Knowing that the Bulgarian Socialist Party (BSP) had tried so hard to get similar proposals approved, and so would hardly be in a position to put up a fight, Tsvetanov and his Interior Ministry top officials obviously felt they could go for broke. So they took the Socialist proposals, slapped on real-time access to electronic communication data, and, at what can only be considered break-neck speed by Bulgarian standards, whipped the legislation through the stages towards approval.

Tsvetanov even borrowed his Socialist predecessors’ arguments as to why the Interior Ministry needed to have real-time access to mobile phone communication. Tsvetanov, like his two Socialist predecessors Mihail Mikov and Roumen Petkov, failed to explain why access to online communication was needed. All three obviously counted on Parliament overlooking this little detail.

Several public hearings in autumn 2009 led only to minor changes to the proposed amendments, not addressing any of the major concerns, which included that the amendments could be unconstitutional.
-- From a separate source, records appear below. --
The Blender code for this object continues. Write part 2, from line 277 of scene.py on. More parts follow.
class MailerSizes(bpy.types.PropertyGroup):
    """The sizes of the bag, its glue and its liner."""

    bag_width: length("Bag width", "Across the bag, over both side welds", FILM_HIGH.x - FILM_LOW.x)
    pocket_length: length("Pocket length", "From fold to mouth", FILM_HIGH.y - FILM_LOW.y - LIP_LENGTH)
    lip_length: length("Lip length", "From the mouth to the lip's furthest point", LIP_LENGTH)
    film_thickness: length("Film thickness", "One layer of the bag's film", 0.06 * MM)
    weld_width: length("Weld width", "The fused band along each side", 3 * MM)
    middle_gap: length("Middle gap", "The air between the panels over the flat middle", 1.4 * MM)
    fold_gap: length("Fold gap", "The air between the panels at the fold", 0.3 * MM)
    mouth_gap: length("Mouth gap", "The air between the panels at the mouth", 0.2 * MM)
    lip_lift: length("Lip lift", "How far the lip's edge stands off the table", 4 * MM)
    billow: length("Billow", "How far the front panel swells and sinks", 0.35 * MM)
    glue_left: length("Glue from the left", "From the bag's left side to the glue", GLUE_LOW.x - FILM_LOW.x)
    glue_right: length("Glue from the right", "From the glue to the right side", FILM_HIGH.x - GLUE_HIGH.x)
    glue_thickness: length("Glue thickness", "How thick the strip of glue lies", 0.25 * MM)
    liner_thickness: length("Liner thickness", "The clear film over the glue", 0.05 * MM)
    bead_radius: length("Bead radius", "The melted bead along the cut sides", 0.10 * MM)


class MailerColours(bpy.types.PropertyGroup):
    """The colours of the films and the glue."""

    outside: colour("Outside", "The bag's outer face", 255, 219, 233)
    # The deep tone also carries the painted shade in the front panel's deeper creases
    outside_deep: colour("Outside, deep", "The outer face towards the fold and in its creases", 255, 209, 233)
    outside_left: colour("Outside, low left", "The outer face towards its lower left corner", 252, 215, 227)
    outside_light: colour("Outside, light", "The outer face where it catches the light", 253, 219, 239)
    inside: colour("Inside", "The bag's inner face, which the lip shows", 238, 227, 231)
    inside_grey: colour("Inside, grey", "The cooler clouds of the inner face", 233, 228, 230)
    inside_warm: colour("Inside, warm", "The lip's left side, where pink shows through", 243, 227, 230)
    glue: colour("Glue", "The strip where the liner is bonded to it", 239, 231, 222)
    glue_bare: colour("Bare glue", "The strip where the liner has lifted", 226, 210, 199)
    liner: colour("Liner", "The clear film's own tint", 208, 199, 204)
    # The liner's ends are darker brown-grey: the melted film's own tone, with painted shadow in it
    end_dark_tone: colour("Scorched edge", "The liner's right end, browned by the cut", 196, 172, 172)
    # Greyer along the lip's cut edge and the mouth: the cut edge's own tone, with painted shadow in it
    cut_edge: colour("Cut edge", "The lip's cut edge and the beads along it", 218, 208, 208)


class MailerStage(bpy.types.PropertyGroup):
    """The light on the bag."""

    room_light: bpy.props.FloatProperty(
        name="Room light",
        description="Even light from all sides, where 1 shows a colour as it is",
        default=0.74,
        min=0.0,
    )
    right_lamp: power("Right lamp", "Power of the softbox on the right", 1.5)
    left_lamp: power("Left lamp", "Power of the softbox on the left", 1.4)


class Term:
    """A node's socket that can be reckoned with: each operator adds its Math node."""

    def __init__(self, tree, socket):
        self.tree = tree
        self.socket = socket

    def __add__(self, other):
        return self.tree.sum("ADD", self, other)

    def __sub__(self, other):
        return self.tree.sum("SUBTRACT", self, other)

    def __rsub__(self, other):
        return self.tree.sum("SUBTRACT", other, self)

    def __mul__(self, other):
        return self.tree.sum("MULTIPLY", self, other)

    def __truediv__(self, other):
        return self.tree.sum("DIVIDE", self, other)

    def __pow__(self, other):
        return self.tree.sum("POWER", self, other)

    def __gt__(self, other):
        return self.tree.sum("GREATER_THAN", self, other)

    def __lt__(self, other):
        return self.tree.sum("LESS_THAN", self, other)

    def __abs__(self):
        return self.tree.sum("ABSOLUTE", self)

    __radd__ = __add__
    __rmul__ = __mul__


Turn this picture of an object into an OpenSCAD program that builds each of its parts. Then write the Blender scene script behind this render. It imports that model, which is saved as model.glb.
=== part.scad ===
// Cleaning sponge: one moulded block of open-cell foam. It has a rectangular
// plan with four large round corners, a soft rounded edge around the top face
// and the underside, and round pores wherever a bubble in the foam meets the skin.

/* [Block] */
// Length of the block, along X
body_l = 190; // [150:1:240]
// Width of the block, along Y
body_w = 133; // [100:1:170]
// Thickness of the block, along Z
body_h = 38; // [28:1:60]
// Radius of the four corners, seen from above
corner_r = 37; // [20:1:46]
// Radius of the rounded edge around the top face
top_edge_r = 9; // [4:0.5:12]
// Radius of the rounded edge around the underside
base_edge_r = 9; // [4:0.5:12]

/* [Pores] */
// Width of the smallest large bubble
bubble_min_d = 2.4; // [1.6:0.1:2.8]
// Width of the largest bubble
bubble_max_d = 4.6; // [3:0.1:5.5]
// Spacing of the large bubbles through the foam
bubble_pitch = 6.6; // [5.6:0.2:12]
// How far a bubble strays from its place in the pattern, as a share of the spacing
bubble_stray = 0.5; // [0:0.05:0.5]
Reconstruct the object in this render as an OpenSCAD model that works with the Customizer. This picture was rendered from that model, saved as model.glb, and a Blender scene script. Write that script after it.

When the amendments were discussed in Parliament, it was the Blue Coalition’s Ivan Kostov who said that the legislation might not survive a challenge in the Constitutional Court.
A fate that it would share with the first attempt to introduce similar legislation; the now infamous Ordinance 40, issued by then-interior minister Petkov.

The Constitutional Court rejected the ordinance, saying that it violated fundamental constitutional rights. As it happened, Petkov had a political lifespan even shorter than that of his ordinance, when he was forced to resign – even though then-prime minister Sergei Stanishev could not bring himself to concede publicly that there was something wrong with an interior minister being seen having coffee with known top criminals.

While Parliament went on winter recess, privacy advocates and non-governmental organisations were preparing to take on the amendments when they reached second reading stage early in the New Year.
To be continued.

Biometrics in slow motion
Although Bulgaria was to have introduced passports containing biometric data when it joined the European Union in January 2007, the dawn of 2010 found Bulgaria still issuing old-fashioned passports without biometric data.

After several years of legal to-and-fros over the procurement for the production of the new passports, it was then-interior minister Mikov who, in June 2009, just weeks before leaving office, proudly presented the methods for applying for and producing the country’s new ID documents.

According to Mikov, Bulgaria would be ready to issue passports with biometric data well before the end of 2009, but, as a safety measure, the start date for official issuing of the documents had been set for 2010.

At the presentation, Mikov said that all personal data related to the passports would be stored in a centralised database. When asked by The Sofia Echo who would have access to this database and under what conditions, Mikov replied – with a mixture of slight irritation and surprise at the question – that, of course, that would be Interior Ministry staff, though he could not say who within the ministry would have such access or under what conditions.

A few months later, incoming Deputy Interior Minister Veselin Vuchkov announced that the introduction would be pushed back by another quarter, citing ongoing legal wrangling in the Supreme Administrative Court (SAC) about the selection of Germany’s Siemens to produce the passports.

As if legal worries were not enough to postpone the introduction of the passports, Vuchkov said that changes to the Identity Documents Act were needed to resolve certain issues, including how to administratively handle gender changes as the gender was encoded in the social security number or EGN.
By the end of 2009, however, there had been only three registered cases of gender changes in the country.